#### The request:
Copy out the complete listing, word for word.

#### Dataset excerpt:
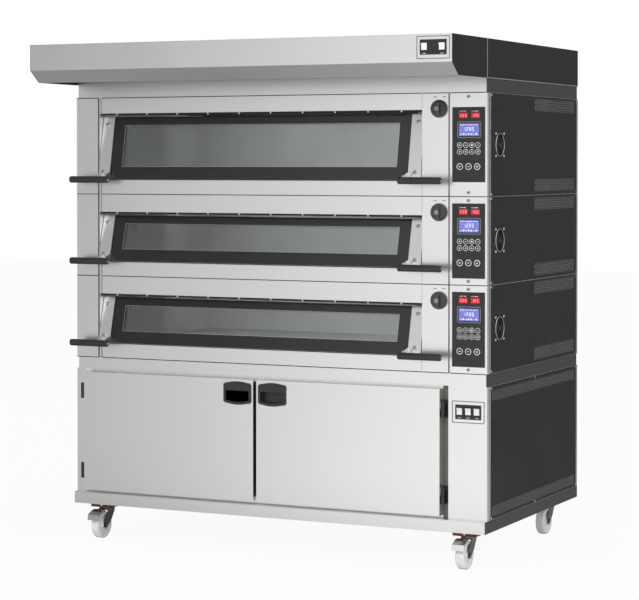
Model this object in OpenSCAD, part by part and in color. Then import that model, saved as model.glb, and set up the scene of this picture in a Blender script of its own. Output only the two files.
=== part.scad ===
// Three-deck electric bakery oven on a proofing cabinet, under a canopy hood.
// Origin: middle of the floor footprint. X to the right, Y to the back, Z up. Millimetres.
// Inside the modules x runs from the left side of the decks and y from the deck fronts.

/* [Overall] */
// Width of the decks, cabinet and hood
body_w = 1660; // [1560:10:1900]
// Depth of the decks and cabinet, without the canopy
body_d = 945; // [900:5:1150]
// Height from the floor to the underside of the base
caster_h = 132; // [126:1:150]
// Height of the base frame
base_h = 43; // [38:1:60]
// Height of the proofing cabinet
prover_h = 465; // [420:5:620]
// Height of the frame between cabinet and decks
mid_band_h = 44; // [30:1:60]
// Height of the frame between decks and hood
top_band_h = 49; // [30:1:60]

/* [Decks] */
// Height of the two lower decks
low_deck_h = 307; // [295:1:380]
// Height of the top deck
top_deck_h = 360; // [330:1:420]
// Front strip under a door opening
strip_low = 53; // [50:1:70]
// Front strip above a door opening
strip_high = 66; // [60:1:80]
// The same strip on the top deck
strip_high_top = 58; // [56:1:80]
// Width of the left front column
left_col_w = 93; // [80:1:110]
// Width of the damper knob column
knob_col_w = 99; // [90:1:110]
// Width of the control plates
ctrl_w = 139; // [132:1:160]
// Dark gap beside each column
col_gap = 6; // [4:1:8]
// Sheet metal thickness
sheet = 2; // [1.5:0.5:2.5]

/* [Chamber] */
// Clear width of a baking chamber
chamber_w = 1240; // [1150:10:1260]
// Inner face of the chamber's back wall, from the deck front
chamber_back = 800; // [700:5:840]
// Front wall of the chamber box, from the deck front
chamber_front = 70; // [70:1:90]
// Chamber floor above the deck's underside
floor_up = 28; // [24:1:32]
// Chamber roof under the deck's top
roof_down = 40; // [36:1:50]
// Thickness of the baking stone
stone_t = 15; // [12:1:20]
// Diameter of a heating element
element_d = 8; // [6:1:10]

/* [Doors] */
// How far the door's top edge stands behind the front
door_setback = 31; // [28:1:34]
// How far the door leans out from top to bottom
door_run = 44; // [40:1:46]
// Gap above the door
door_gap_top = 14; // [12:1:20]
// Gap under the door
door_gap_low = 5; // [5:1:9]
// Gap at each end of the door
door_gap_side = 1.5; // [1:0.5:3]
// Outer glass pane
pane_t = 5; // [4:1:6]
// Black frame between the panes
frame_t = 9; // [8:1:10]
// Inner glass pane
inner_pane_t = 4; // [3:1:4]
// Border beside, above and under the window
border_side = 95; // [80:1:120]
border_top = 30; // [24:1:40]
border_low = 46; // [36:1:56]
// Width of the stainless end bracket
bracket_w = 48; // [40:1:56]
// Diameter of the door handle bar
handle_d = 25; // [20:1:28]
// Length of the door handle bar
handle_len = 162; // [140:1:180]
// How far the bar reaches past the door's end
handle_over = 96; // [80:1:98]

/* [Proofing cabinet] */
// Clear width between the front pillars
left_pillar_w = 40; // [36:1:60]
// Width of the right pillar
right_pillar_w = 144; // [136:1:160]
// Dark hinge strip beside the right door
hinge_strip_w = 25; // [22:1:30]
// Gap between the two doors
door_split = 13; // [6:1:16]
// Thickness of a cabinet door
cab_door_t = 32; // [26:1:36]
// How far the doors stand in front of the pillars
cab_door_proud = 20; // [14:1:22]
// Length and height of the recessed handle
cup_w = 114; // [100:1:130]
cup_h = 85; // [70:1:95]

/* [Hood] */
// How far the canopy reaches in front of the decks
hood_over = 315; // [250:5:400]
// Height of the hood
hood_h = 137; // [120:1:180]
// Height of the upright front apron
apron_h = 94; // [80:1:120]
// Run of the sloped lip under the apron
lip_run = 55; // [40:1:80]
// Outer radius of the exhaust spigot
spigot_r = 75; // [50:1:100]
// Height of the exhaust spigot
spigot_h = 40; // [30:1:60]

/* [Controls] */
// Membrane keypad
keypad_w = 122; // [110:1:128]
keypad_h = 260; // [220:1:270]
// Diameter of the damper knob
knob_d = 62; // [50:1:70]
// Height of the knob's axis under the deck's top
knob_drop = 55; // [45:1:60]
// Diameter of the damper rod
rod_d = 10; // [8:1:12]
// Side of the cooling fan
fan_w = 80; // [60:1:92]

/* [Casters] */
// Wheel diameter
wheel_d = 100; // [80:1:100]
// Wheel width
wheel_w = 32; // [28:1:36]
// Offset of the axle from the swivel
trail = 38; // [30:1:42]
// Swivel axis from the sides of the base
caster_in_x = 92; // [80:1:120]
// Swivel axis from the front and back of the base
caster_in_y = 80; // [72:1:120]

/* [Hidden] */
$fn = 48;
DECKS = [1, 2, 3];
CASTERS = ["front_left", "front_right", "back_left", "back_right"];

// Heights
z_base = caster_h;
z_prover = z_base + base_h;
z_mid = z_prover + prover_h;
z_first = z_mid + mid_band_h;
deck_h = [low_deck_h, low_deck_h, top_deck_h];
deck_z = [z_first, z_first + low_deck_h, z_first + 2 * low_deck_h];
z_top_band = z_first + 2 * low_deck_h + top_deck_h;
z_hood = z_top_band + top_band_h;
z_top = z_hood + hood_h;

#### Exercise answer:
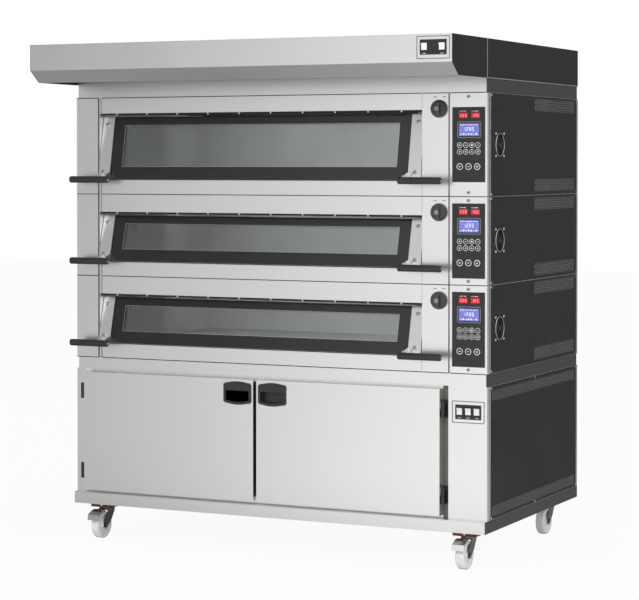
Model this object in OpenSCAD, part by part and in color. Then import that model, saved as model.glb, and set up the scene of this picture in a Blender script of its own. Output only the two files.
=== part.scad ===
// Three-deck electric bakery oven on a proofing cabinet, under a canopy hood.
// Origin: middle of the floor footprint. X to the right, Y to the back, Z up. Millimetres.
// Inside the modules x runs from the left side of the decks and y from the deck fronts.

/* [Overall] */
// Width of the decks, cabinet and hood
body_w = 1660; // [1560:10:1900]
// Depth of the decks and cabinet, without the canopy
body_d = 945; // [900:5:1150]
// Height from the floor to the underside of the base
caster_h = 132; // [126:1:150]
// Height of the base frame
base_h = 43; // [38:1:60]
// Height of the proofing cabinet
prover_h = 465; // [420:5:620]
// Height of the frame between cabinet and decks
mid_band_h = 44; // [30:1:60]
// Height of the frame between decks and hood
top_band_h = 49; // [30:1:60]

/* [Decks] */
// Height of the two lower decks
low_deck_h = 307; // [295:1:380]
// Height of the top deck
top_deck_h = 360; // [330:1:420]
// Front strip under a door opening
strip_low = 53; // [50:1:70]
// Front strip above a door opening
strip_high = 66; // [60:1:80]
// The same strip on the top deck
strip_high_top = 58; // [56:1:80]
// Width of the left front column
left_col_w = 93; // [80:1:110]
// Width of the damper knob column
knob_col_w = 99; // [90:1:110]
// Width of the control plates
ctrl_w = 139; // [132:1:160]
// Dark gap beside each column
col_gap = 6; // [4:1:8]
// Sheet metal thickness
sheet = 2; // [1.5:0.5:2.5]

/* [Chamber] */
// Clear width of a baking chamber
chamber_w = 1240; // [1150:10:1260]
// Inner face of the chamber's back wall, from the deck front
chamber_back = 800; // [700:5:840]
// Front wall of the chamber box, from the deck front
chamber_front = 70; // [70:1:90]
// Chamber floor above the deck's underside
floor_up = 28; // [24:1:32]
// Chamber roof under the deck's top
roof_down = 40; // [36:1:50]
// Thickness of the baking stone
stone_t = 15; // [12:1:20]
// Diameter of a heating element
element_d = 8; // [6:1:10]

/* [Doors] */
// How far the door's top edge stands behind the front
door_setback = 31; // [28:1:34]
// How far the door leans out from top to bottom
door_run = 44; // [40:1:46]
// Gap above the door
door_gap_top = 14; // [12:1:20]
// Gap under the door
door_gap_low = 5; // [5:1:9]
// Gap at each end of the door
door_gap_side = 1.5; // [1:0.5:3]
// Outer glass pane
pane_t = 5; // [4:1:6]
// Black frame between the panes
frame_t = 9; // [8:1:10]
// Inner glass pane
inner_pane_t = 4; // [3:1:4]
// Border beside, above and under the window
border_side = 95; // [80:1:120]
border_top = 30; // [24:1:40]
border_low = 46; // [36:1:56]
// Width of the stainless end bracket
bracket_w = 48; // [40:1:56]
// Diameter of the door handle bar
handle_d = 25; // [20:1:28]
// Length of the door handle bar
handle_len = 162; // [140:1:180]
// How far the bar reaches past the door's end
handle_over = 96; // [80:1:98]

/* [Proofing cabinet] */
// Clear width between the front pillars
left_pillar_w = 40; // [36:1:60]
// Width of the right pillar
right_pillar_w = 144; // [136:1:160]
// Dark hinge strip beside the right door
hinge_strip_w = 25; // [22:1:30]
// Gap between the two doors
door_split = 13; // [6:1:16]
// Thickness of a cabinet door
cab_door_t = 32; // [26:1:36]
// How far the doors stand in front of the pillars
cab_door_proud = 20; // [14:1:22]
// Length and height of the recessed handle
cup_w = 114; // [100:1:130]
cup_h = 85; // [70:1:95]

/* [Hood] */
// How far the canopy reaches in front of the decks
hood_over = 315; // [250:5:400]
// Height of the hood
hood_h = 137; // [120:1:180]
// Height of the upright front apron
apron_h = 94; // [80:1:120]
// Run of the sloped lip under the apron
lip_run = 55; // [40:1:80]
// Outer radius of the exhaust spigot
spigot_r = 75; // [50:1:100]
// Height of the exhaust spigot
spigot_h = 40; // [30:1:60]

/* [Controls] */
// Membrane keypad
keypad_w = 122; // [110:1:128]
keypad_h = 260; // [220:1:270]
// Diameter of the damper knob
knob_d = 62; // [50:1:70]
// Height of the knob's axis under the deck's top
knob_drop = 55; // [45:1:60]
// Diameter of the damper rod
rod_d = 10; // [8:1:12]
// Side of the cooling fan
fan_w = 80; // [60:1:92]

/* [Casters] */
// Wheel diameter
wheel_d = 100; // [80:1:100]
// Wheel width
wheel_w = 32; // [28:1:36]
// Offset of the axle from the swivel
trail = 38; // [30:1:42]
// Swivel axis from the sides of the base
caster_in_x = 92; // [80:1:120]
// Swivel axis from the front and back of the base
caster_in_y = 80; // [72:1:120]

/* [Hidden] */
$fn = 48;
DECKS = [1, 2, 3];
CASTERS = ["front_left", "front_right", "back_left", "back_right"];

// Heights
z_base = caster_h;
z_prover = z_base + base_h;
z_mid = z_prover + prover_h;
z_first = z_mid + mid_band_h;
deck_h = [low_deck_h, low_deck_h, top_deck_h];
deck_z = [z_first, z_first + low_deck_h, z_first + 2 * low_deck_h];
z_top_band = z_first + 2 * low_deck_h + top_deck_h;
z_hood = z_top_band + top_band_h;
z_top = z_hood + hood_h;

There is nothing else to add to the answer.